There is also a small caveat in the way the restaurant is discussed by visitors: for some people, the setting and reputation are such a big part of the appeal that value becomes a more subjective question. That does not undercut the experience, but it does mean expectations should be clear. Mama’s Fish House is built to be special, not casual.

It is best for travelers who want a celebratory meal, a scenic lunch with real polish, or a signature Maui dining experience that feels tied to the island’s fishing culture and culinary history. It is less suitable for vegetarians, highly restricted diets, or anyone hoping to keep dinner flexible and low-stakes.

A place with real backstory

Part of what gives Mama’s Fish House staying power is that it feels like a family restaurant on a grand scale. The Christensons’ story remains central to the identity: a couple who settled in Pāʻia, opened the restaurant in the early 1970s, and built around local fish before “local sourcing” became a common talking point.
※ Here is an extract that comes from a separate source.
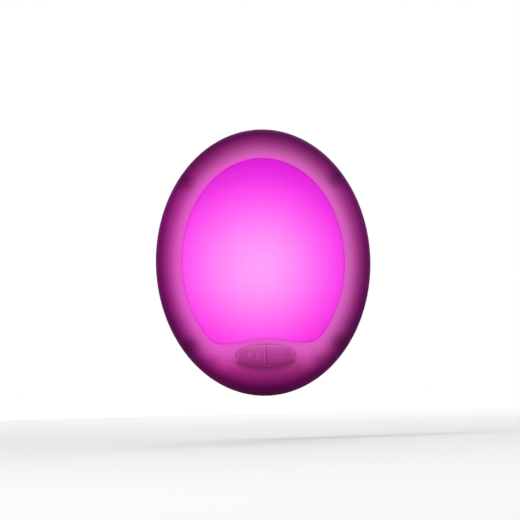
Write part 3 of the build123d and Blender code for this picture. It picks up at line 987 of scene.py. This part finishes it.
def window_finish(body, window, glow):
    """Opal window: pale in the middle, deeper towards the edge and the top."""
    finish = satin("opal_window", 0.5)
    across, up = finish.across_and_up(body)
    distance = (across + 2.0).reach(up + 3.0) / 51.0
    middle, half = glow.window_middle, glow.window_half
    edge, top = glow.window_edge, glow.window_top
    colours = {
        0.0: middle,
        0.15: between(middle, half, 0.12),
        0.28: between(middle, half, 0.36),
        0.4: between(middle, half, 0.68),
        0.53: between(half, edge, 0.12),
        0.66: between(half, edge, 0.6),
        0.76: edge,
        0.87: between(edge, top, 0.5),
        1.0: top,
    }
    finish.light_up(
        distance,
        [(place, colour, 0.3) for place, colour in colours.items()],
        # Painted shade along the window's edge.
        1 - 0.2 * beyond_window(across, up, window).fade(-1.0, 0.0),
        finish.tint(up.fade(-5, -38), (1.03, 0.93, 0.96)),
        finish.tint(across.fade(-14, -38), (1.0, 1.13, 1.01)),
    )
    return finish.material


def cap_finish(name, body, buttons, glow, lift):
    """Caps and their marks: painted light at the top, along the upper edge, the ends and the
    split, and painted shade along the outline.
    """
    finish = satin(name, 0.55)
    across, up, wide, high = finish.over_caps(body, buttons)
    top, middle, bottom = glow.cap_top, glow.cap_middle, glow.cap_bottom
    colours = {
        0.0: bottom,
        0.2: between(bottom, middle, 0.6),
        0.45: middle,
        0.7: between(middle, top, 0.42),
        0.85: between(middle, top, 0.82),
        1.0: top,
    }
    # A lift paints the marks lighter, standing in for the highlight on their raised edges.
    stops = [(place, between(colour, top, lift), 0.45) for place, colour in colours.items()]
    inside = -1 * from_oval(across, up, wide, high)
    # Painted highlight: a light line left of the split.
    ridge_highlight = 1 + 0.24 * across.fade(-0.65, -0.4) * across.fade(0.2, 0.1) * up.fade(3.5, -1.0)
    # Painted light in the split between the caps.
    split = 1 + 0.11 * across.fade(0.12, 0.28) * across.fade(0.8, 0.66)
    # Painted highlight just inside the caps' upper edge.
    upper_edge_highlight = 1 + 0.2 * up.fade(0.0, 2.5) * inside.fade(0.35, 0.5) * inside.fade(1.1, 0.75)
    # Painted light at the caps' outer ends.
    ends = 1 + 0.27 * (across * across).fade(135, 205)
    # Painted shade along the caps' outline, in the gap.
    outline = 1 - 0.25 * inside.fade(0.45, 0.2)
    share = (up + high) / (2 * high)
    finish.light_up(share, stops, ridge_highlight * split * upper_edge_highlight * ends * outline)
    return finish.material


def moulded(name, colour, roughness=0.5, gloss=0.3):
    """Plain moulded or lacquered surface, with slight changes of tone and a fine texture."""
    finish = Finish(name, specular_ior_level=gloss)
    variation, light = 0.06, linear(colour)
    darker = [channel * (1 - variation) for channel in light]
    lighter = [min(1, channel * (1 + variation)) for channel in light]
    finish.set(
        base_color=finish.mixed(finish.noise(120, 4.0), darker, lighter),
        roughness=roughness - 0.06 + 0.12 * finish.noise(300),
    )
    finish.bump(finish.noise(900, 3.0), 0.08, 0.05 * MM)
    return finish.material


def plated(name, colour, roughness, stretch):
    """Plated metal with fine drawn lines and a few duller patches."""
    finish = Finish(name, metallic=1.0)
    light = linear(colour)
    lines = finish.noise(900, 4.0, stretch)
    darker = [channel * 0.82 for channel in light]
    finish.set(
        base_color=finish.mixed(finish.noise(90, 4.0), darker, light),
        roughness=roughness - 0.08 + 0.16 * lines,
    )
    finish.bump(lines, 0.1, 0.03 * MM)
    return finish.material


def circuit_board(name, mask, track):
    """Solder mask over faint copper tracks."""
    finish = Finish(name, specular_ior_level=0.5)
    inputs = {0: finish.position(), "Rotation": (math.pi / 2, 0, 0)}
    mapped = finish.node("ShaderNodeMapping", inputs).outputs[0]
    inputs = {"Vector": mapped, "Scale": 120.0, "Mortar Size": 0.03}
    tracks = finish.node("ShaderNodeTexBrick", inputs).outputs["Fac"]
    finish.set(
        base_color=finish.mixed(tracks, linear(mask), linear(track)),
        roughness=0.32 + 0.1 * finish.noise(400),
    )
    finish.bump(tracks, 0.2, 0.03 * MM)
    return finish.material


# Operators


def settings_of(context, *names):
    """Groups of settings by their names."""
    return [getattr(context.scene, f"nightlight_{name}") for name in names]


class NIGHTLIGHT_OT_bezel(bpy.types.Operator):
    """Add the frosted front shell."""

    bl_idname = "nightlight.bezel"
    bl_label = "Front Bezel"

    def execute(self, context):
        body, window, buttons, glow = settings_of(context, "body", "window", "buttons", "glow")
        front_bezel(body, window, buttons, bezel_finish(body, window, buttons, glow))
        return FINISHED


class NIGHTLIGHT_OT_window(bpy.types.Operator):
    """Add the opal window."""

    bl_idname = "nightlight.window"
    bl_label = "Opal Window"

    def execute(self, context):
        body, window, glow = settings_of(context, "body", "window", "glow")
        opal_window(body, window, window_finish(body, window, glow))
        return FINISHED


class NIGHTLIGHT_OT_caps(bpy.types.Operator):
    """Add the two button caps with their raised symbols."""

    bl_idname = "nightlight.caps"
    bl_label = "Button Caps"

    def execute(self, context):
        body, buttons, glow = settings_of(context, "body", "buttons", "glow")
        plastic = cap_finish("button_plastic", body, buttons, glow, 0.0)
        # The marks are painted lighter, standing in for the highlight on their raised edges.
        marked = cap_finish("button_mark", body, buttons, glow, 0.33)
        for side, name, marks in ((-1, "play_pause", play_pause_marks), (1, "power", power_marks)):
            cap = button_cap(f"{name}_cap", side, body, buttons, plastic)
            stem = cap_stem(f"{name}_cap_stem", side, body, buttons, plastic)
            parts = [stem, *marks(body, buttons, marked)]
            pick(cap)
            for part in parts:
                part.select_set(True)
            bpy.ops.object.join()
            placed(cap, f"{name}_button", f"{name}_cap")
        return FINISHED


class NIGHTLIGHT_OT_rear(bpy.types.Operator):
    """Add the rear shell."""

    bl_idname = "nightlight.rear"
    bl_label = "Rear Shell"

    def execute(self, context):
        shell = softened_copy("rear_shell", "rear_cover")
        # Painted dark mauve, standing in for the lamp's magenta light in a dark room.
        coat(shell, moulded("rear_shell", context.scene.nightlight_glow.rear, 0.6, 0.06))
        placed(shell, "rear_cover", "root")
        return FINISHED


class NIGHTLIGHT_OT_plug(bpy.types.Operator):
    """Add the plug blades, and finish their retainer and the screws."""

    bl_idname = "nightlight.plug"
    bl_label = "Plug and Screws"

    def execute(self, context):
        nickel = plated("plug_brass", screen(205, 202, 196), 0.28, (1, 0.08, 1))
        zinc = plated("zinc_screw", screen(186, 188, 194), 0.36, (1, 1, 1))
        for node in ("left_blade", "right_blade"):
            blade = softened_copy(node.replace("_", "_plug_"), node, 0.18 * MM)
            coat(blade, nickel)
            placed(blade, node, "root")
        for place in ("case", "main_board", "switch_board", "retainer"):
            coat(frame["nodes"][f"{place}_screws"], zinc)
        plastic = moulded("retainer_plastic", screen(217, 217, 212))
        coat(frame["nodes"]["blade_retainer"], plastic)
        return FINISHED


class NIGHTLIGHT_OT_electronics(bpy.types.Operator):
    """Finish the boards, parts and wires inside."""

    bl_idname = "nightlight.electronics"
    bl_label = "Electronics"

    def execute(self, context):
        green = circuit_board("green_board", screen(28, 96, 48), screen(58, 132, 70))
        white = circuit_board("white_board", screen(236, 236, 230), screen(222, 222, 214))
        for material, nodes in (
            (green, "main_board switch_board"),
            (white, "led_board"),
            (moulded("white_reflector", screen(243, 243, 240), 0.6), "reflector_tray"),
            (moulded("led_package", screen(242, 238, 206), 0.25, 0.5), "rgb_leds"),
            (moulded("switch_black", screen(38, 38, 40)), "play_pause_switch power_switch"),
            (moulded("plunger_grey", screen(110, 110, 116)), "play_pause_plunger power_plunger"),
            (moulded("film_red", screen(154, 40, 28), 0.25, 0.5), "film_capacitor"),
            (moulded("capacitor_sleeve", screen(28, 32, 54), 0.3, 0.5), "bulk_capacitor"),
            (moulded("chip_black", screen(30, 30, 31), 0.6), "bridge_rectifier controller_chip"),
            (moulded("resistor_body", screen(150, 178, 182), 0.45), "fuse_resistor"),
            (moulded("ferrite", screen(64, 60, 60), 0.7), "inductor"),
            (moulded("wire_black", screen(34, 34, 34), 0.45), "left_mains_wire"),
            (moulded("wire_white", screen(232, 232, 226), 0.45), "right_mains_wire"),
            (moulded("wire_red", screen(166, 34, 32), 0.45), "led_wires"),
            (moulded("wire_grey", screen(130, 130, 134), 0.45), "switch_wires"),
        ):
            for node in nodes.split():
                coat(frame["nodes"][node], material)
        return FINISHED


class NIGHTLIGHT_OT_stage(bpy.types.Operator):
    """Add the floor, the light and the camera."""

    bl_idname = "nightlight.stage"
    bl_label = "Stage"

    def execute(self, context):
        scene = context.scene
        stage, body = settings_of(context, "stage", "body")
        add_floor(stage)
        add_world(scene)
        middle = Vector((0, 0, body.middle_height))
        for name, offset, size, power in (
            ("key_light", (-0.9, -1.5, 1.2), 1.0, 13.0),
            ("fill_light", (1.3, -1.5, 0.3), 1.2, 7.0),
            ("back_light", (0.3, 1.6, 1.0), 1.2, 8.0),
        ):
            softbox(name, middle + Vector(offset), middle, size, power)
        add_camera(scene, stage, body)
        scene.view_settings.view_transform = "Standard"
        return FINISHED


def add_floor(stage):
    """Round pale floor, below the light."""
    floor = added(
        "floor",
        bpy.ops.mesh.primitive_circle_add,
        vertices=128,
        radius=stage.floor_radius,
        fill_type="NGON",
        location=(0, 0, rear_low.z - stage.floor_drop),
    )
    bpy.ops.object.transform_apply(location=True, rotation=False, scale=False)
    finish = Finish("floor", roughness=0.9, specular_ior_level=0.1)
    pale = linear(screen(246, 246, 246))
    finish.set(base_color=finish.mixed(finish.noise(6), [c * 0.98 for c in pale], pale))
    floor.data.materials.append(finish.material)


def add_world(scene):
    """White to the camera and in reflections, and a plain level of light elsewhere."""
    scene.world = bpy.data.worlds.new("studio")
    nodes, level = Nodes(scene.world), 0.6
    rays = nodes.node("ShaderNodeLightPath").outputs
    white = Number(nodes, rays["Is Camera Ray"])
    for ray in ("Is Glossy Ray", "Is Transmission Ray"):
        white = white.math("MAXIMUM", white, rays[ray])
    inputs = {"Color": (1, 1, 1, 1), "Strength": level + (1 - level) * white}
    background = nodes.node("ShaderNodeBackground", inputs)
    nodes.node("ShaderNodeOutputWorld", {"Surface": background.outputs[0]})


def softbox(name, place, target, size, power):
    """Square soft light that faces a target."""
    light = added(name, bpy.ops.object.light_add, type="AREA", location=place)
    light.data.size = size
    light.data.energy = power
    light.rotation_euler = (target - place).to_track_quat("-Z", "Y").to_euler()


def add_camera(scene, stage, body):
    """Long lens, nearly straight on, with the body a little off the picture's middle."""
    aside, above = -1.5 * MM, 1.3 * MM
    target = Vector((aside, -body.split_out, body.middle_height + above))
    pitch = Matrix.Rotation(math.pi / 2 - stage.camera_rise, 3, "X")
    turn = pitch @ Matrix.Rotation(-stage.camera_roll, 3, "Z")
    place = target + turn @ Vector((0, 0, stage.camera_distance))
    add = bpy.ops.object.camera_add
    camera = added("camera", add, location=place, rotation=turn.to_euler())
    camera.data.lens = camera.data.sensor_width * stage.camera_distance / stage.field_width
    camera.data.clip_end = 20
    scene.camera = camera


class NIGHTLIGHT_PT_panel(bpy.types.Panel):
    """Lists the pieces of the night light, and their sizes and colours."""

    bl_idname = "NIGHTLIGHT_PT_panel"
    bl_label = "Night Light"
    bl_space_type = "VIEW_3D"
    bl_region_type = "UI"
    bl_category = "Night Light"

    def draw(self, context):
        layout = self.layout
        for operator in OPERATORS:
            layout.operator(operator.bl_idname)
        for name, group in GROUPS.items():
            box = layout.box()
            box.label(text=name.title())
            for key in group.__annotations__:
                box.prop(*settings_of(context, name), key)


GROUPS = {
    "body": NIGHTLIGHT_PG_body,
    "window": NIGHTLIGHT_PG_window,
    "buttons": NIGHTLIGHT_PG_buttons,
    "glow": NIGHTLIGHT_PG_glow,
    "stage": NIGHTLIGHT_PG_stage,
}
OPERATORS = (
    NIGHTLIGHT_OT_bezel,
    NIGHTLIGHT_OT_window,
    NIGHTLIGHT_OT_caps,
    NIGHTLIGHT_OT_rear,
    NIGHTLIGHT_OT_plug,
    NIGHTLIGHT_OT_electronics,
    NIGHTLIGHT_OT_stage,
)


def register():
    """Makes the settings, the operators and the panel known."""
    for cls in (*GROUPS.values(), *OPERATORS, NIGHTLIGHT_PT_panel):
        bpy.utils.register_class(cls)
    for name, group in GROUPS.items():
        setattr(bpy.types.Scene, f"nightlight_{name}", bpy.props.PointerProperty(type=group))


def unregister():
    """Takes them away again."""
    for name in GROUPS:
        delattr(bpy.types.Scene, f"nightlight_{name}")
    for cls in (NIGHTLIGHT_PT_panel, *OPERATORS[::-1], *reversed(GROUPS.values())):
        bpy.utils.unregister_class(cls)


def main():
    """Builds every piece and the stage."""
    register()
    for operator in OPERATORS:
        group, name = operator.bl_idname.split(".")
        getattr(getattr(bpy.ops, group), name)()


if __name__ == "__main__":
    main()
The next generation continues that legacy, which helps explain why the restaurant still carries a sense of continuity rather than looking like a polished concept copied from somewhere else.

That mix of longevity, place, and culinary ambition is what makes Mama’s Fish House distinctive. For travelers who want Maui at its most theatrical, most scenic, and most rooted in the sea, it remains one of the island’s essential reservations.